>> start Supplied material
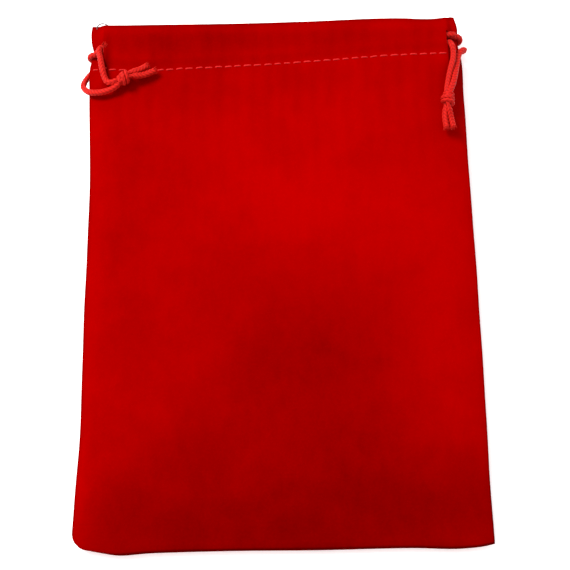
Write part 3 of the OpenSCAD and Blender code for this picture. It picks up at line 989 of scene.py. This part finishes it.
# A row of stitches: where across the bag its first one starts and its last one may. Then the least and
# most of a stitch's length, the space after it, its slant and how far it lies off the row.
STITCH_ROW = (-SLIT_X - 4.2, SLIT_X - 2)
STITCH_LENGTH = (2.0, 2.5)
STITCH_SPACE = (0.9, 1.2)
STITCH_DRIFT = (-0.03, 0.16)
STITCH_WANDER = (-0.08, 0.08)
STITCH_R = 0.27
STITCH_ARCH = 0.3
STITCH_SINK = 0.22
STITCH_SIDES = 8
PLY_POINTS = 7
OVERLOCK_R = 0.16
# A loop of overlock thread round both plies: how far past their raw edges, and how far up
OVERLOCK_LOOP = [(-1.6, 1.4), (-0.4, 1.43), (0.25, 1), (0.45, 0), (0.25, -1), (-0.4, -1.43), (-1.6, -1.4)]


def add_hem_stitches(name, face, thread):
    """A row of machine stitches, each of which dips into the cloth at both ends."""
    rng = np.random.default_rng(seed=3)
    rows = {"left": [], "right": []}
    t = np.linspace(-1, 1, 9)
    around = np.arange(STITCH_SIDES) / STITCH_SIDES * 2 * math.pi
    start, end = STITCH_ROW
    while start < end:
        long = rng.uniform(*STITCH_LENGTH)
        drift = rng.uniform(*STITCH_DRIFT)
        middle = start + long / 2
        x = middle + t * long / 2
        y = float(eased(middle, STITCH_LINE)) + rng.uniform(*STITCH_WANDER) + drift * t
        z = face_height(x, y, face) + face * (STITCH_ARCH * (1 - t ** 4) - STITCH_SINK)
        line = np.stack([x, y, z], axis=1)
        twist = 1 + 0.12 * np.cos(2 * around[None, :] - 3 * (t * long)[:, None])
        rows["left" if middle < 0 else "right"].append(tube_mesh(line, STITCH_R * twist, STITCH_SIDES))
        start += long + rng.uniform(*STITCH_SPACE)
    for label, side in SIDES.items():
        points, faces = joined(rows[label])
        piece = mesh_piece(f"{name}_{label}", points, faces, thread)
        moves_with_neck(piece)
        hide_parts(name)


def folded_strip(name, run, side, along_x, material):
    """The two plies of a seam allowance, one on the other inside the bag and joined at the seam line.
    run is the start and end of the seam. side is 1 or -1 for the right or left seam."""
    shares = np.concatenate([np.linspace(1, 0, PLY_POINTS), np.linspace(0, 1, PLY_POINTS)])
    face = np.concatenate([np.full(PLY_POINTS - 1, 1), [0.25, -0.25], np.full(PLY_POINTS - 1, -1)])
    share, along = np.meshgrid(shares, np.linspace(*run, 110))
    depth = SEAM_GAP + share * (ALLOWANCE_W - SEAM_GAP)
    if along_x:
        u, v = along, -HALF_H + depth
    else:
        u, v = side * (HALF_W - depth), along
    z = seam_height(u, v) + face * (CLOTH_T + 0.02) + 0.08 * np.sin(along / 3) * share
    points = np.stack([outline_x(u, v), v, z], axis=2)
    cells = [(row, column, None) for row in range(u.shape[0] - 1) for column in range(u.shape[1] - 1)]
    outside = -1 if along_x else -side
    return thick_sheet(name, points, outside, cells, material, np.full(u.shape, INNER_TONE))


def overlock_thread(name, run, side, along_x, thread):
    """Loops of thread round the raw edges of both plies."""
    loops = []
    for step in np.arange(run[0] + 1, run[1] - 1, OVERLOCK_PITCH):
        if along_x:
            x, y, inward = step, -HALF_H + ALLOWANCE_W, np.array([0, 1, 0])
        else:
            x, y, inward = side * (HALF_W - ALLOWANCE_W), step, np.array([-side, 0, 0])
        z = float(seam_height(x, y))
        line = smooth_route([out * inward + (x, y, z + up) for out, up in OVERLOCK_LOOP], step=0.3)
        loops.append(thread_mesh(line, OVERLOCK_R))
    points, faces = joined(loops)
    return mesh_piece(name, points, faces, thread)


def add_allowance(label, run, side, along_x, velvet, thread):
    """A seam allowance and its overlock thread. along_x is for the bottom seam, which only the bag's
    body moves."""
    strip = folded_strip(f"{label}_seam_allowance", run, side, along_x, velvet)
    loops = overlock_thread(f"{label}_overlock", run, side, along_x, thread)
    for piece, node, slot in ((strip, "seam_allowance", "velvet"), (loops, "overlock", "thread")):
        if along_x:
            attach(piece, "bag")
        else:
            moves_with_flank(piece)
        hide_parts(f"{label}_{node}")


def add_allowances(velvet, thread):
    for label, side in SIDES.items():
        add_allowance(label, (-HALF_H + CORNER_R, FAN_HIGH - 1), side, False, velvet, thread)
    half = HALF_W - CORNER_R
    add_allowance("bottom", (-half, half), 1, True, velvet, thread)


# The left end of the mouth moves with the right drawstring, so the two pieces on it ride on that

def add_slit_fuzz(cord):
    """Fibres that stand out of the upper end of the front left slit, where the cord has rubbed it."""
    rng = np.random.default_rng(seed=8)
    fibres = []
    for _ in range(FUZZ_HAIRS):
        x, y = rng.uniform(-SLIT_X - 0.4, -SLIT_X + 0.9), UPPER_Y - LEFT_DIP + rng.uniform(-0.6, 1.4)
        start = np.array([x, y, float(face_height(x, y, 1)) - 0.1])
        lean, rise = rng.uniform(-0.6, 0.6, 2), rng.uniform(0.3, 0.75)
        t = np.linspace(0, 1, 4)[:, None]
        line = start + t * np.array([lean[0], lean[1], rise]) + t * t * np.array([0, -0.35, -0.2])
        fibres.append(hair_mesh(line, root_radius=0.1, tip_radius=0.04))
    piece = fuzz_piece("slit_fuzz", fibres, cord)
    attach(piece, "right_drawstring")


def add_loose_thread(grey):
    """A short grey thread end that stands out of the fold at the left end of the mouth."""
    root = np.array([-61.6, 88.0, 8.6])
    bends = [(0, -0.6, 0), (0.4, 0.5, 0.5), (1.7, 1.1, 0.9), (3.1, 0.9, 0.9), (4.3, 0.2, 0.6)]
    line = smooth_route([root + bend for bend in bends], step=0.25)
    points, faces = thread_mesh(line, 0.2)
    piece = mesh_piece("loose_thread", points, faces, grey)
    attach(piece, "right_drawstring")


# ---------------------------------------------------------------- the scene

add_camera()
CORD = cord_material()
add_tie("left", CORD)
add_tie("right", CORD)
add_loop("left", UPPER_Y, 1, LEFT_DIP, 0, 0.6, CORD)
add_loop("right", LOWER_Y, -1, 0, LEFT_WRAP_DIP, 0, CORD)

VELVET = velvet_material()
THREAD = thread_material("thread", (0.4, 0.006, 0.006), (0.62, 0.016, 0.016))
add_panel("front_panel", 1, VELVET)
add_panel("back_panel", -1, VELVET)
add_hem("front_hem", 1, VELVET)
add_hem("back_hem", -1, VELVET)
add_hem_stitches("front_hem_stitches", 1, THREAD)
add_hem_stitches("back_hem_stitches", -1, THREAD)
add_allowances(VELVET, THREAD)
add_slit_fuzz(CORD)
add_loose_thread(thread_material("grey_thread", (0.05, 0.04, 0.04), (0.14, 0.11, 0.11)))
add_world()
add_key_light()
add_floor()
>> end Supplied material
Take the lines above from the first through the one containing "-1.43), (-1.6, -1.4)]" and reproduce them exactly; include nothing else.

_Answer to the exercise:_
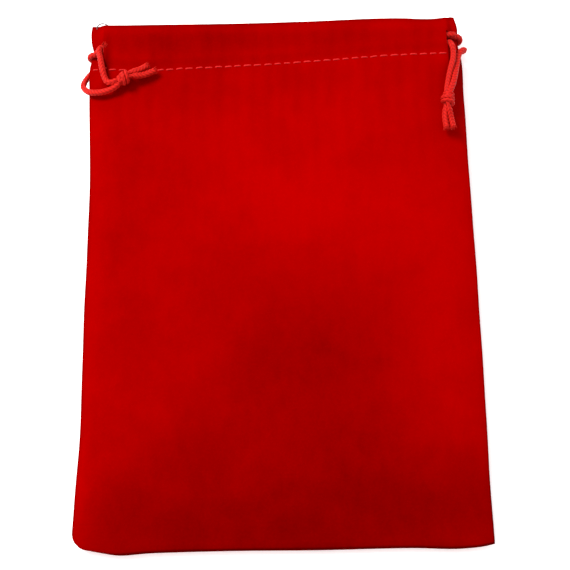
Write part 3 of the OpenSCAD and Blender code for this picture. It picks up at line 989 of scene.py. This part finishes it.
# A row of stitches: where across the bag its first one starts and its last one may. Then the least and
# most of a stitch's length, the space after it, its slant and how far it lies off the row.
STITCH_ROW = (-SLIT_X - 4.2, SLIT_X - 2)
STITCH_LENGTH = (2.0, 2.5)
STITCH_SPACE = (0.9, 1.2)
STITCH_DRIFT = (-0.03, 0.16)
STITCH_WANDER = (-0.08, 0.08)
STITCH_R = 0.27
STITCH_ARCH = 0.3
STITCH_SINK = 0.22
STITCH_SIDES = 8
PLY_POINTS = 7
OVERLOCK_R = 0.16
# A loop of overlock thread round both plies: how far past their raw edges, and how far up
OVERLOCK_LOOP = [(-1.6, 1.4), (-0.4, 1.43), (0.25, 1), (0.45, 0), (0.25, -1), (-0.4, -1.43), (-1.6, -1.4)]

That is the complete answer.